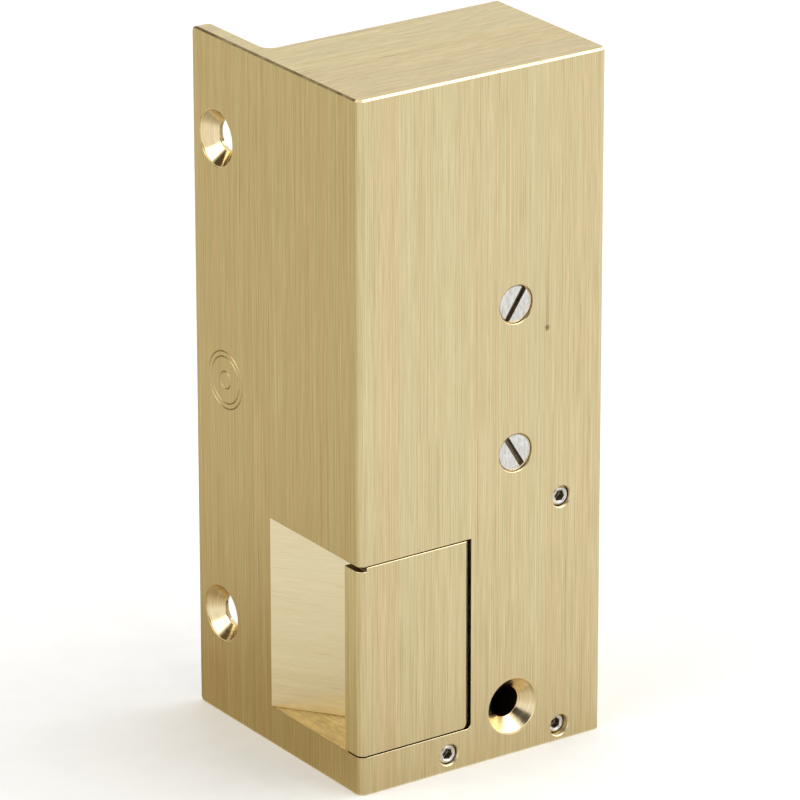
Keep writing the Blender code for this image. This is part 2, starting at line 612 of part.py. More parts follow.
def build_armature(iron, axis):
    """The armature plate, hinged on the yoke's ears; its lower end blocks the lever's heel."""
    y, z = ARMATURE_PIVOT
    left, right = MAGNET_X - ARMATURE_HALF_WIDTH, MAGNET_X + ARMATURE_HALF_WIDTH
    plate = block(left, right, ARMATURE_FRONT, ARMATURE_FRONT + ARMATURE_THICKNESS, ARMATURE_LOW, z)
    armature = finish("armature", plate, iron, axis)
    join(armature, "armature_knuckle", rod((MAGNET_X, y, z), "X", 1.9, left - MAGNET_X + 0.01,
                                           right - MAGNET_X - 0.01, 24))
    cut(armature, "armature_bore", rod((MAGNET_X, y, z), "X", 1.0 + PIN_GAP, -20, 20, 24))
    cut(armature, "armature_waist_l", block(left - 1, left + 3.2, 10, 20, ARMATURE_LOW - 1, 48.5))
    cut(armature, "armature_waist_r", block(right - 3.2, right + 1, 10, 20, ARMATURE_LOW - 1, 48.5))
    return armature


def build_armature_pin(steel):
    """The pin through the yoke's ears and the armature's knuckle."""
    y, z = ARMATURE_PIVOT
    reach = ARMATURE_HALF_WIDTH + 2.9
    profile = [(0, -reach), (0.8, -reach), (1.0, 0.2 - reach), (1.0, reach - 0.2), (0.8, reach), (0, reach)]
    return finish("armature_pin", turned(profile, (MAGNET_X, y, z), "X", 24), steel)


def build_armature_spring(steel):
    """The compression spring that presses the armature onto the core, seated against the back plate."""
    front = ARMATURE_FRONT + ARMATURE_THICKNESS + 0.9
    points = coil((MAGNET_X, COIL_Z + 3), 2.0, front, PLATE_FRONT - 0.5, 5, 0, 14, axis="Y")
    return wire("armature_spring", points, 0.28, steel, 1)


# ---------------------------------------------------------------- terminals and leads
def build_terminals(plastic, brass, steel):
    """The two-pole terminal block, its clamps and screws, and the screw that holds it to the front wall."""
    left, right = TERMINAL_X
    low, high = TERMINAL_Z
    front = FRONT_WALL + FIT_GAP
    middle = ((left + right) / 2, 0, (low + high) / 2)
    screw_z = (low + high) / 2 - 0.5
    body = finish("terminal_block", block(left, right, front, TERMINAL_BACK, low, high), plastic)
    beyond = TERMINAL_BACK + 1
    cut(body, "terminal_step", block(left - 1, right + 1, beyond - 3.2, beyond, high - 3, high + 1))
    hold_down = [(0, -1), (1.4, -1), (1.4, 7), (2.5, 7), (2.5, 20), (0, 20)]
    cut(body, "terminal_hold_down", turned(hold_down, middle, "Y"))
    for i, x in enumerate(POLE_X, 1):
        cut(body, f"terminal_well_{i}", block(x - 2.6, x + 2.6, 5.0, beyond, low + 2.5, high - 3.6))
        cut(body, f"terminal_entry_{i}", rod((x, LEAD_Y, low), "Z", 1.4, -1, 4, 16))
        cut(body, f"terminal_outlet_{i}", rod((x, LEAD_Y, high), "Z", 1.4, -4, 1, 16))
        clamp_stock = block(x - 2.3, x + 2.3, 5.3, 10.4, low + 2.8, high - 3.9)
        clamp = finish(f"terminal_clamp_{i}", clamp_stock, brass)
        cut(clamp, f"clamp_wire_hole_{i}", rod((x, LEAD_Y, low), "Z", 1.35, -1, 20, 16))
        cut(clamp, f"clamp_screw_hole_{i}", rod((x, LEAD_Y, screw_z), "Y", 1.1, 0, 9, 16))
        build_pan_screw(f"terminal_screw_{i}", (x, screw_z), 10.7, 1.0, 2.0, LEAD_Y + 0.7, 0.3 + i, steel)
    tip = FRONT_WALL - 1.7
    build_pan_screw("terminal_block_screw", (middle[0], middle[2]), 7.3, 1.15, 2.2, tip, 2.1, steel)


def build_pan_screw(name, centre, under, shank, head, tip, turn, steel):
    """A slotted screw whose head faces the back; under is the seat of its head."""
    back = under + 1.3
    profile = [(0, tip), (shank - 0.3, tip), (shank, tip + 0.3), (shank, under), (head, under),
               (head, back - 0.3), (head - 0.3, back), (0, back)]
    screw = finish(name, turned(profile, (centre[0], 0, centre[1]), "Y"), steel)
    slotted_head(screw, centre, turn, head, back + 1, back - 0.7, 0.6)


def build_leads(covering):
    """The two insulated leads between the coil and the terminal block."""
    for i, (x, side) in enumerate(zip(POLE_X, (-1, 1)), 1):
        outer = MAGNET_X + side * 10.9
        start = MAGNET_X + side * (COIL_RADIUS + 1.1)
        route = [(start, LEAD_Y + 1, COIL_Z + 1), (outer, LEAD_Y + 1, COIL_Z + 6),
                 (outer, LEAD_Y + 0.5, 76.5), ((outer + x) / 2, LEAD_Y, 80.5),
                 (x, LEAD_Y, TERMINAL_Z[0]), (x, LEAD_Y, TERMINAL_Z[0] + 4.5)]
        wire(f"coil_lead_{i}", smooth_route(route, 2.2), 0.6, covering, 2)


# ---------------------------------------------------------------- back plate and inlet
def build_back_plate(steel):
    """The plate that closes the case from behind, with the cable inlet."""
    gap = FIT_GAP / 2
    inset = LATCH_SIDE_WALL - PLATE_LEDGE + gap
    plate = finish("back_plate", block(inset, CASE_WIDTH - PLATE_LEDGE - gap, PLATE_FRONT, CASE_DEPTH,
                                       PLATE_LEDGE + gap, CASE_HEIGHT - PLATE_LEDGE - gap), steel)
    mount = (MOUNT_SCREW[0], 0, MOUNT_SCREW[1])
    cut(plate, "plate_mount_hole", rod(mount, "Y", MOUNT_BORE_RADIUS, 20, 30, 24))
    cut(plate, "plate_inlet", rod((GROMMET[0], 0, GROMMET[1]), "Y", INLET_RADIUS, 20, 30, 24))
    for i, (x, z) in enumerate(PLATE_SCREWS, 1):
        hole, head = PLATE_SCREW_RADIUS + 0.25, PLATE_SCREW_HEAD_RADIUS + 0.15
        profile = [(0, 20), (hole, 20), (hole, CASE_DEPTH - 1.3), (head, CASE_DEPTH - 0.2), (head, 30),
                   (0, 30)]
        cut(plate, f"plate_hole_{i}", turned(profile, (x, 0, z), "Y"))
    return plate


def build_grommet(rubber):
    """The rubber grommet that lines the cable inlet."""
    inner, neck, lip = GROMMET_BORE_RADIUS, GROMMET_NECK_RADIUS, GROMMET_LIP_RADIUS
    front, back = PLATE_FRONT - 1.3, CASE_DEPTH - 0.1
    seat = PLATE_FRONT - 0.2
    profile = [(inner, front), (lip - 0.4, front), (lip, front + 0.4), (lip, seat), (neck, seat),
               (neck, back), (inner, back)]
    return finish("cable_grommet", turned(profile, (GROMMET[0], 0, GROMMET[1]), "Y", 24), rubber)


def main():
    """Build the whole strike."""
    clear_scene()
    brass = make_material("brass", (0.62, 0.50, 0.25), 0.35, 1.0)
    nickel = make_material("nickel", (0.72, 0.70, 0.66), 0.3, 1.0)
    dark_steel = make_material("dark_steel", (0.30, 0.29, 0.28), 0.4, 1.0)
    zinc = make_material("zinc_steel", (0.55, 0.55, 0.53), 0.4, 1.0)
    iron = make_material("soft_iron", (0.42, 0.41, 0.40), 0.45, 1.0)
    plastic = make_material("bobbin_plastic", (0.80, 0.78, 0.70), 0.5, 0.0)
    copper = make_material("copper", (0.62, 0.28, 0.14), 0.35, 1.0)
    terminal = make_material("terminal_plastic", (0.20, 0.22, 0.24), 0.5, 0.0)
    rubber = make_material("rubber", (0.03, 0.03, 0.03), 0.8, 0.0)
    covering = make_material("lead_covering", (0.45, 0.06, 0.05), 0.5, 0.0)

    keeper_axis = make_axis("keeper_axis", *KEEPER_PIVOT, KEEPER_LOW)
    lever_axis = make_axis("lever_axis", *LEVER_PIVOT, LEVER_LOW)
    armature_axis = make_axis("armature_axis", MAGNET_X, *ARMATURE_PIVOT)
    bpy.context.view_layer.update()

    build_case(brass)
    build_keeper(brass, keeper_axis)
    build_keeper_spring(zinc, keeper_axis)
    finish("keeper_pin", chamfered_pin((*KEEPER_PIVOT, 0), PIN_RADIUS, 0.3, KEEPER_PIN_TOP), zinc)
    build_lever(zinc, lever_axis)
    build_lever_spring(zinc)
    finish("lever_pin", chamfered_pin((*LEVER_PIVOT, 0), PIN_RADIUS, 0.3, LEVER_PIN_TOP), zinc)
    for name, x, z, recess in SET_SCREWS:
        build_set_screw(name, x, z, recess, nickel)
    build_magnet_screw("magnet_screw_lower", MAGNET_SCREW_Z[0], math.radians(122), nickel)
    build_magnet_screw("magnet_screw_upper", MAGNET_SCREW_Z[1], math.radians(56), nickel)
    build_yoke(iron)
    build_core(iron)
    build_bobbin(plastic)
    build_winding(copper)
    build_armature(iron, armature_axis)
    build_armature_pin(zinc)
    build_armature_spring(zinc)
    build_terminals(terminal, brass, zinc)
    build_leads(covering)
    build_back_plate(zinc)
    for i, (x, z) in enumerate(PLATE_SCREWS, 1):
        build_plate_screw(f"back_plate_screw_{i}", x, z, dark_steel)
    build_grommet(rubber)


main()
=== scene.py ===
"""Looks of a surface-mounted electric door strike in brushed brass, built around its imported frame.

Lengths in the classes below are millimetres. A place is measured from the case's lower front corner on
the latch side: x runs along the front, y goes back to the door frame and z goes up. place() turns such a
point into the frame's metres.
"""

import json
import logging
import math
from dataclasses import dataclass, field
from enum import Enum
from typing import Callable, Sequence

import bmesh
import bpy
from mathutils import Matrix, Quaternion, Vector


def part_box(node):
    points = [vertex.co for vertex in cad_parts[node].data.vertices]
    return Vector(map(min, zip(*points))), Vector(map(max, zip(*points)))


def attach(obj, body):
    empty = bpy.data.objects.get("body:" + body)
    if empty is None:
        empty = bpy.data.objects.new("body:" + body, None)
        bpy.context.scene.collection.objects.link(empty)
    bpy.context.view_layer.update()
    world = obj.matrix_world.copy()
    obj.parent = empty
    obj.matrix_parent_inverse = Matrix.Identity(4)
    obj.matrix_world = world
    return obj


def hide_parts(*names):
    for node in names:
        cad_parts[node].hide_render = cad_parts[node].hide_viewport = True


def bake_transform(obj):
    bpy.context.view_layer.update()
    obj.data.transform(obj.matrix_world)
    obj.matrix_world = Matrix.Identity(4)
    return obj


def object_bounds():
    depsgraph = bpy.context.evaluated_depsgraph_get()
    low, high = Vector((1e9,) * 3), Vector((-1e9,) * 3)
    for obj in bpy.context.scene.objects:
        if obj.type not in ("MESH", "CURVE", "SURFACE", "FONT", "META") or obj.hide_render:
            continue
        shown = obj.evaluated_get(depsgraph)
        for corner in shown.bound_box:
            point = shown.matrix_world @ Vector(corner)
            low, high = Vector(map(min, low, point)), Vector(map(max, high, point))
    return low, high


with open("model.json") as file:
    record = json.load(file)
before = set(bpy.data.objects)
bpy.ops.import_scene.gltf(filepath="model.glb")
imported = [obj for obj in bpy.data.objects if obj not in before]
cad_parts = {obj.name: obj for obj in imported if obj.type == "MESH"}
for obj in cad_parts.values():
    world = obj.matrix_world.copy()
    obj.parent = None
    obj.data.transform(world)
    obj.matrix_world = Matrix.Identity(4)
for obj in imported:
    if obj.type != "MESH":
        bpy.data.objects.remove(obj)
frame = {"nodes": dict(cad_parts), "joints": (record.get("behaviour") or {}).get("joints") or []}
CAD_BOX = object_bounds()

LOG = logging.getLogger("door_strike")
MM = 0.001
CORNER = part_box("case")[0]
SMOOTH_BELOW = math.radians(30)
MARK_SHARES = (0.46, 0.40, 0.14)
SCRATCH_STRENGTH = 0.45
BRIGHT_SCRATCH = (1.35, 1.35, 1.45, 1)
DEEP_SCRATCH = (0.62, 0.58, 0.5, 1)

Point = tuple[float, float, float]
Piece = bpy.types.Object
Solid = bmesh.types.BMesh
Socket = bpy.types.NodeSocket
Outline = list[tuple[float, float]]


# ---------------------------------------------------------------- places in the frame
def place(x: float, y: float, z: float) -> Vector:
    """Turn a place on the case into the frame's metres.

    Args:
        x: Millimetres along the front from the latch side.
        y: Millimetres back from the front face.
        z: Millimetres up from the bottom.

    Returns:
        The point in metres.
    """
    return CORNER + Vector((x, y, z)) * MM


def node_box(node: str) -> tuple[Vector, Vector]:
    """Give a CAD node's box in millimetres from the case's corner.

    Args:
        node: The CAD node's name.

    Returns:
        Its lowest and highest corners.
    """
    low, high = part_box(node)
    return (low - CORNER) / MM, (high - CORNER) / MM


def node_middle(node: str) -> Vector:
    """The middle of a CAD node's box, in millimetres from the case's corner."""
    low, high = node_box(node)
    return (low + high) / 2


def joint_place(name: str) -> Vector:
    """The point that a joint turns about, in millimetres from the case's corner."""
    joint = next(j for j in frame["joints"] if j["name"] == name)
    return (Vector(joint["pos_m"]) - CORNER) / MM


# ---------------------------------------------------------------- finishes
class Axis(Enum):
    """A direction that a grain runs in or that a tool turns about."""

    X = 0
    Y = 1
    Z = 2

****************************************

Only a number is expected here: the count of lines in the listing that hold the string "body".

Task solution: 9